Lars sat next to her before the table. “I don’t know his real name. His mother didn’t tell me it before she ran off. And the name on the birth certificate simply says ‘baby boy.’ I thought he sort of melded against me like a little peanut when I held him against my chest, so...it works for now.”
“Peanut. Sure. But you are going to give him a name?”
Lars shrugged. “When the right one comes to me. I have up to a year to fill it in on the birth certificate.”
“Sounds fair enough. Oh, don’t get up. I’ll check the milk.” She tested the milk against her wrist, then sat down and handed it to him. “Cool, but just about right. So...do I get to ask you about Peanut’s mom and where she is and why you’re doing the single-daddy thing? Oh. Did she die?”

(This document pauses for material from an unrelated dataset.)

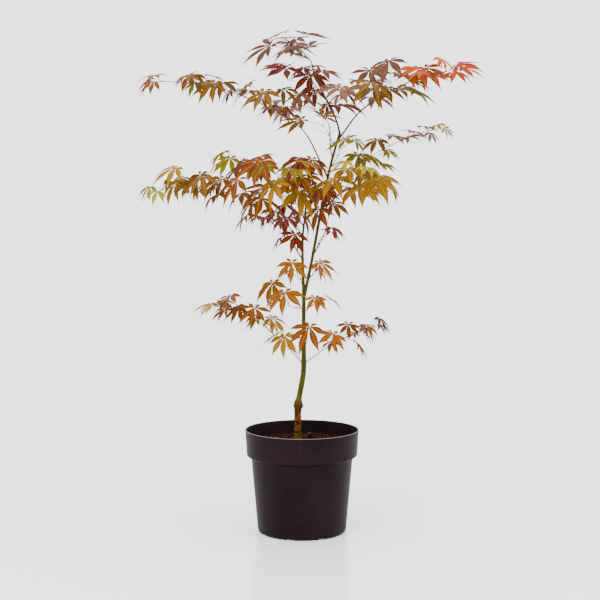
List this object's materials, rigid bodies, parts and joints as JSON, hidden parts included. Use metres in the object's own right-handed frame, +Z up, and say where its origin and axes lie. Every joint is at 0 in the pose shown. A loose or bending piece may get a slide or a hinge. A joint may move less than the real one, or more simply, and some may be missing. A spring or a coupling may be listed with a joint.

“No, she’s not dead, and yes, ask me anything you like.”
Because that meant she was open to the conversation, and maybe he might still have a chance with her.
“I want to know whatever you’re comfortable telling me.” She pointed to the baby sucking voraciously at the bottle. “Explain that little bundle of sweetness and wild rock-star hair.”
She hadn’t made an excuse to leave yet. And she wasn’t standing by the door, eyeing the escape. So Lars marked himself as lucky. So far, so good.
“All right, here goes. I spent a few nights with Peanut’s mom last year. It was a two-night stand kind of thing. We met in a nightclub in downtown Minneapolis. We weren’t drunk, but you know how sometimes you just want to get close with another person?”
She nodded knowingly. “Oh, yeah.”
“And the feeling was mutual,” he continued. “So, you know, it happened. She stayed the day and a second night, then told me it had been fun, and she was moving on. She traveled a lot for her job as a photojournalist. Was hoping to get an assignment in Africa that would last for years. I marked it off as a fun couple of nights and life went on. Human women, you know...”
He shifted to tilt up Peanut a bit so the baby wouldn’t get gassy from sucking in air from the bottle.
“What about human women?” Mireio asked.
“It’s hard for we werewolves to have a relationship with someone who is going to freak out the minute she sees you shift. We can’t trust that secret with just anyone.”
“You can trust a witch.”
“I know that.” He winked at her and she smiled and wiggled on her chair. “Ten months after that hookup I get a knock on the door and the surprise of my life. She didn’t want a baby. Didn’t need one messing up her life. And she got the African assignment. So she said it was my choice. She could put the baby up for adoption, or I could take him.”
Mireio’s jaw dropped open. Then she closed it. “Wow. Tough choice for a young, single man.”
“Not really. I took one look at this little peanut and knew I had to have him in my life.”
“Really? Have you always liked kids? Babies? Usually men aren’t so paternal.”
“I have never been around kids much. Never even held a baby before this guy.”
“How did you even trust that he was yours?”
“She does ask the questions, doesn’t she?” Lars said to Peanut. “I just knew. But also, his mom said I should get a DNA test, and she even had the forms and details on how to do it, along with all the info she’d written down for Peanut’s feeding schedule. She was an orderly woman. And she said she knew he was mine because she hadn’t had sex with a guy after me for months.”
“Did you do the test?”
“I did. Peanut is one hundred percent mine. But I knew that before I got the test results.”
“How did you know?”
He beamed at her. “My heart told me he was mine. But also, could you imagine putting this little sweetie up for adoption?”